(Given instruction) Repeat everything from the line holding "hide_parts(SHELL_NODE)" to the line holding "scene.camera = ob", inclusive, exactly. Leave out the rest.

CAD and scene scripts

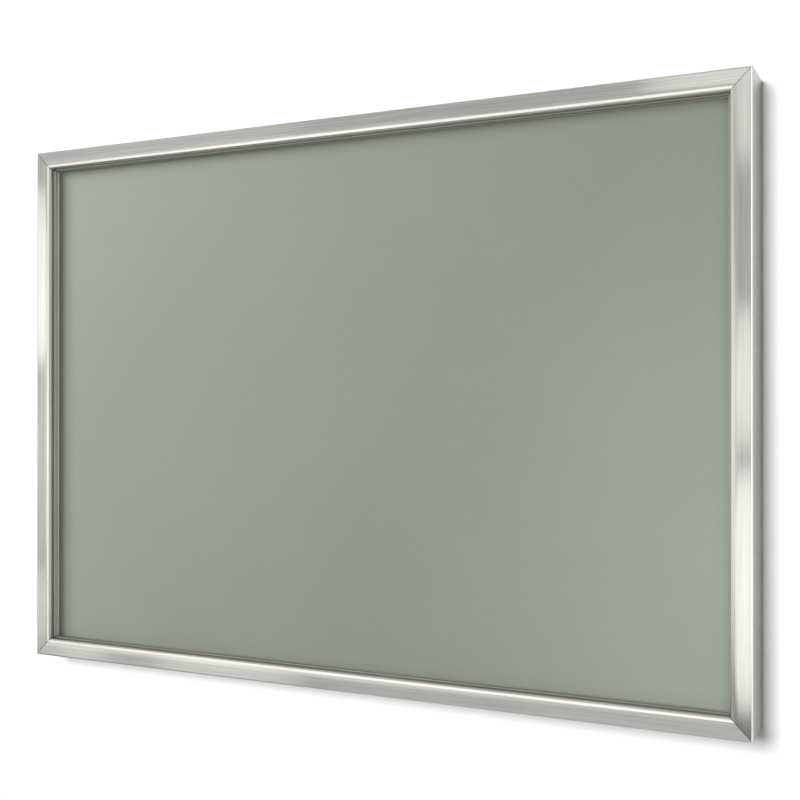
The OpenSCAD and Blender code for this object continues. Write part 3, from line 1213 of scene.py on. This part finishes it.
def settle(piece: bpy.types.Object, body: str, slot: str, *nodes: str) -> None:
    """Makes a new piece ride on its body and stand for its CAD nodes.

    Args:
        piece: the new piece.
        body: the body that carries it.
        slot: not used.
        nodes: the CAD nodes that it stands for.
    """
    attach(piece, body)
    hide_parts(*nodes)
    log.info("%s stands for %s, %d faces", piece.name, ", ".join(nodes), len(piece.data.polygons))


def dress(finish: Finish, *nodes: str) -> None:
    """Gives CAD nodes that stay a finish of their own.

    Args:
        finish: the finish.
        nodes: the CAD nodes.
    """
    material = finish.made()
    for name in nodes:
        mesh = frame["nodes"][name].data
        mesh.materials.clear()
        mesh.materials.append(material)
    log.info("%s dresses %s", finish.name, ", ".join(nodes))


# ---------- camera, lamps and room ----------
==
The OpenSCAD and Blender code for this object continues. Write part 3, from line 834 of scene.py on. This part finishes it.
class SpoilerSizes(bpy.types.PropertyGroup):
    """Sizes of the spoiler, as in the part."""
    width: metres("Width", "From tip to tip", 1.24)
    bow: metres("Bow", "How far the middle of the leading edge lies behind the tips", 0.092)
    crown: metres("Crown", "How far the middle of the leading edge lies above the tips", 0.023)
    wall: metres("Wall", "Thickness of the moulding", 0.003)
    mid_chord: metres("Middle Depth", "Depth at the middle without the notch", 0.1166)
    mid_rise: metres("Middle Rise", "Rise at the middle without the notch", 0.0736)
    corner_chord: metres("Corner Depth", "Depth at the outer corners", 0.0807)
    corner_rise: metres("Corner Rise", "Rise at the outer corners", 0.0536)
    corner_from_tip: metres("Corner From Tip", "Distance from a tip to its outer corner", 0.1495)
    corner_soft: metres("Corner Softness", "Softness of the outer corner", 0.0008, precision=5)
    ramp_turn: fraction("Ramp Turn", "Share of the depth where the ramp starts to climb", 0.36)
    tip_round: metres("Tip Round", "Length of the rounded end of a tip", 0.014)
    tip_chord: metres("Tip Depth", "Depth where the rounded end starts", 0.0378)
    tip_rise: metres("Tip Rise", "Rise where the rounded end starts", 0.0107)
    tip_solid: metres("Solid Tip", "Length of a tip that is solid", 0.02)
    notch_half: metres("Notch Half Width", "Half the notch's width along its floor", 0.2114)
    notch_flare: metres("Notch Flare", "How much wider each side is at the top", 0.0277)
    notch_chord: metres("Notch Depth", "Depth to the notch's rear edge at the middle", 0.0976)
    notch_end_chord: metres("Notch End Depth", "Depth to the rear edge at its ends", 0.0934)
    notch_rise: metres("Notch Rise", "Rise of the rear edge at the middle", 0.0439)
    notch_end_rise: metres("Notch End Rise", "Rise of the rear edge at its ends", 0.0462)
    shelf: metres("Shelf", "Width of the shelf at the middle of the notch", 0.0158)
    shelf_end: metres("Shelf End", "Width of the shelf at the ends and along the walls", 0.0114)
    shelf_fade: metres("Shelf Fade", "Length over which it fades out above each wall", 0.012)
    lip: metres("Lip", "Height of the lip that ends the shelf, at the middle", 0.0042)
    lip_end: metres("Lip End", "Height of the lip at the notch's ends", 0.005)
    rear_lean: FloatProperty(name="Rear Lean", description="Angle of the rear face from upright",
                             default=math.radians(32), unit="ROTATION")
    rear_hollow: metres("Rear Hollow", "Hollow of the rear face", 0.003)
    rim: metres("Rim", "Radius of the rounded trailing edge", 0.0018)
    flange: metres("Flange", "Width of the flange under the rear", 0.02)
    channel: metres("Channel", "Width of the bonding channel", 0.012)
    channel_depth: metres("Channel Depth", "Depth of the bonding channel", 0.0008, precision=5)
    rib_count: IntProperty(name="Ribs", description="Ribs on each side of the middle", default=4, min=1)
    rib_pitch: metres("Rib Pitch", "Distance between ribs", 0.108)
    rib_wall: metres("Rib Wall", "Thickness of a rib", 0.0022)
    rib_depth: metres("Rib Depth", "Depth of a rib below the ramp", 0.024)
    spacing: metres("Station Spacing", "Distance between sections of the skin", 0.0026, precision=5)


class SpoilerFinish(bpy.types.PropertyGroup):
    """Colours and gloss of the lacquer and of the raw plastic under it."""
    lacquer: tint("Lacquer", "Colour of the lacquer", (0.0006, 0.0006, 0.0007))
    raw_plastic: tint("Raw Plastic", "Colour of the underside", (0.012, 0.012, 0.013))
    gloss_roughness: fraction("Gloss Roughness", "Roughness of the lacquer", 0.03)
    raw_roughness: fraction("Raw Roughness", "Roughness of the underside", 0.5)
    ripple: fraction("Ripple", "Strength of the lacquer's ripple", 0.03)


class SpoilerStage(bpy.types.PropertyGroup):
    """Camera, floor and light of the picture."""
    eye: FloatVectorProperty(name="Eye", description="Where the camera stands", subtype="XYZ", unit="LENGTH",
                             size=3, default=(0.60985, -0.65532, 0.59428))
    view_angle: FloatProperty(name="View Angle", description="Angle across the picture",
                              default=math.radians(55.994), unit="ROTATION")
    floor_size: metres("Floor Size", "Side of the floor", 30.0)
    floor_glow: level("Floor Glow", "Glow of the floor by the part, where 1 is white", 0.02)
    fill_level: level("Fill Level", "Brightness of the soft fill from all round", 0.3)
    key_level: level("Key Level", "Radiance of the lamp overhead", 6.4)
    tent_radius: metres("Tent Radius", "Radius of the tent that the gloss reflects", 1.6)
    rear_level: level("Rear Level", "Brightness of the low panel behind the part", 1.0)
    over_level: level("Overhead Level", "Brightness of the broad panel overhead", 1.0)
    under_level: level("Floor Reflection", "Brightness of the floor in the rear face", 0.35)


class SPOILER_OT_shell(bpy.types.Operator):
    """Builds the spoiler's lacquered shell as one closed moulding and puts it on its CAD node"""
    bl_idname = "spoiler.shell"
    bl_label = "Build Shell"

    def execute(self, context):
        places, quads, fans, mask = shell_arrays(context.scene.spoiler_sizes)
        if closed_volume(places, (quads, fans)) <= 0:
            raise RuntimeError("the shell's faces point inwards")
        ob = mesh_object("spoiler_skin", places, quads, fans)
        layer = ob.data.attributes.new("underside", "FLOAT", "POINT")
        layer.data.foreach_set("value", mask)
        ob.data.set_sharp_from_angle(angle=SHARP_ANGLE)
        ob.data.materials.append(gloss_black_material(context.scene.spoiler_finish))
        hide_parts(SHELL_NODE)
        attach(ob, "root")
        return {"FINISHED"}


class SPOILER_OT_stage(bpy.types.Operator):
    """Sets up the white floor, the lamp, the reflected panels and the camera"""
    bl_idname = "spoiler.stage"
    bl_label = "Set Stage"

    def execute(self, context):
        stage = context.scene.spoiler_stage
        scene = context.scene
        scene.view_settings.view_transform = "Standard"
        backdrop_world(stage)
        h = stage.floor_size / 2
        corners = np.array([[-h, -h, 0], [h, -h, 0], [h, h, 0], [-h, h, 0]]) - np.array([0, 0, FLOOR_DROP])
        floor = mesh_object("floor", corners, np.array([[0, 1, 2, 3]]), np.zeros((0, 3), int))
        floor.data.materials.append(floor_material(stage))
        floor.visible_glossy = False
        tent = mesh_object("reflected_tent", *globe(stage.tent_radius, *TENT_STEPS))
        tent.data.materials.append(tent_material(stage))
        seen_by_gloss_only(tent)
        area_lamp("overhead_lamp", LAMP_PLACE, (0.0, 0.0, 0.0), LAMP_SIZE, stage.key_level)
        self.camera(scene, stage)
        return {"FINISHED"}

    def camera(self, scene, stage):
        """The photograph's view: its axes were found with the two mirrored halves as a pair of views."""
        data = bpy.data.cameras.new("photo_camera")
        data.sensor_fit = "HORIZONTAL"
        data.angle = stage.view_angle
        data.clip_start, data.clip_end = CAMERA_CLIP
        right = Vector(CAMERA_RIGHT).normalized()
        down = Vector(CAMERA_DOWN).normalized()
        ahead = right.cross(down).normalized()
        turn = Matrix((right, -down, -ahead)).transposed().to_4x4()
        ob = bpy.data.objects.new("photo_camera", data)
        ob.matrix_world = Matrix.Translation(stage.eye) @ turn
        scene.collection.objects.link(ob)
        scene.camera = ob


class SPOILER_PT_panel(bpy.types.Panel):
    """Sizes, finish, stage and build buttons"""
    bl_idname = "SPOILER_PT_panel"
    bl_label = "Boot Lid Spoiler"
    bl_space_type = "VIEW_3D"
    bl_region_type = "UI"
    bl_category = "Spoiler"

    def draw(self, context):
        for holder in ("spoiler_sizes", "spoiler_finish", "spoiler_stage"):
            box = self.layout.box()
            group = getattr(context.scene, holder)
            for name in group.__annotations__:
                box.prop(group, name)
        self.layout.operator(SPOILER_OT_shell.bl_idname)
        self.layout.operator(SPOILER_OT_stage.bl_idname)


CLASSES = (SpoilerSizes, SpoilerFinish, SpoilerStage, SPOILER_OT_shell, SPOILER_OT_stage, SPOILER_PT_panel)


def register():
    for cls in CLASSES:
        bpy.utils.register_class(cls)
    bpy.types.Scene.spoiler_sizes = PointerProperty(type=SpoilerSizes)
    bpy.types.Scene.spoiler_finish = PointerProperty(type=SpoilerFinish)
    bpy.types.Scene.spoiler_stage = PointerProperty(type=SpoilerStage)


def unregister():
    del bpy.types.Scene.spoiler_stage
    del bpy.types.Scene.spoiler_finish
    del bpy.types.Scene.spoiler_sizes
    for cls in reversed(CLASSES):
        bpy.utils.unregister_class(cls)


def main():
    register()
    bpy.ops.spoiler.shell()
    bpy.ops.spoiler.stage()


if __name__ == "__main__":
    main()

(Solution to this task)
        hide_parts(SHELL_NODE)
        attach(ob, "root")
        return {"FINISHED"}


class SPOILER_OT_stage(bpy.types.Operator):
    """Sets up the white floor, the lamp, the reflected panels and the camera"""
    bl_idname = "spoiler.stage"
    bl_label = "Set Stage"

    def execute(self, context):
        stage = context.scene.spoiler_stage
        scene = context.scene
        scene.view_settings.view_transform = "Standard"
        backdrop_world(stage)
        h = stage.floor_size / 2
        corners = np.array([[-h, -h, 0], [h, -h, 0], [h, h, 0], [-h, h, 0]]) - np.array([0, 0, FLOOR_DROP])
        floor = mesh_object("floor", corners, np.array([[0, 1, 2, 3]]), np.zeros((0, 3), int))
        floor.data.materials.append(floor_material(stage))
        floor.visible_glossy = False
        tent = mesh_object("reflected_tent", *globe(stage.tent_radius, *TENT_STEPS))
        tent.data.materials.append(tent_material(stage))
        seen_by_gloss_only(tent)
        area_lamp("overhead_lamp", LAMP_PLACE, (0.0, 0.0, 0.0), LAMP_SIZE, stage.key_level)
        self.camera(scene, stage)
        return {"FINISHED"}

    def camera(self, scene, stage):
        """The photograph's view: its axes were found with the two mirrored halves as a pair of views."""
        data = bpy.data.cameras.new("photo_camera")
        data.sensor_fit = "HORIZONTAL"
        data.angle = stage.view_angle
        data.clip_start, data.clip_end = CAMERA_CLIP
        right = Vector(CAMERA_RIGHT).normalized()
        down = Vector(CAMERA_DOWN).normalized()
        ahead = right.cross(down).normalized()
        turn = Matrix((right, -down, -ahead)).transposed().to_4x4()
        ob = bpy.data.objects.new("photo_camera", data)
        ob.matrix_world = Matrix.Translation(stage.eye) @ turn
        scene.collection.objects.link(ob)
        scene.camera = ob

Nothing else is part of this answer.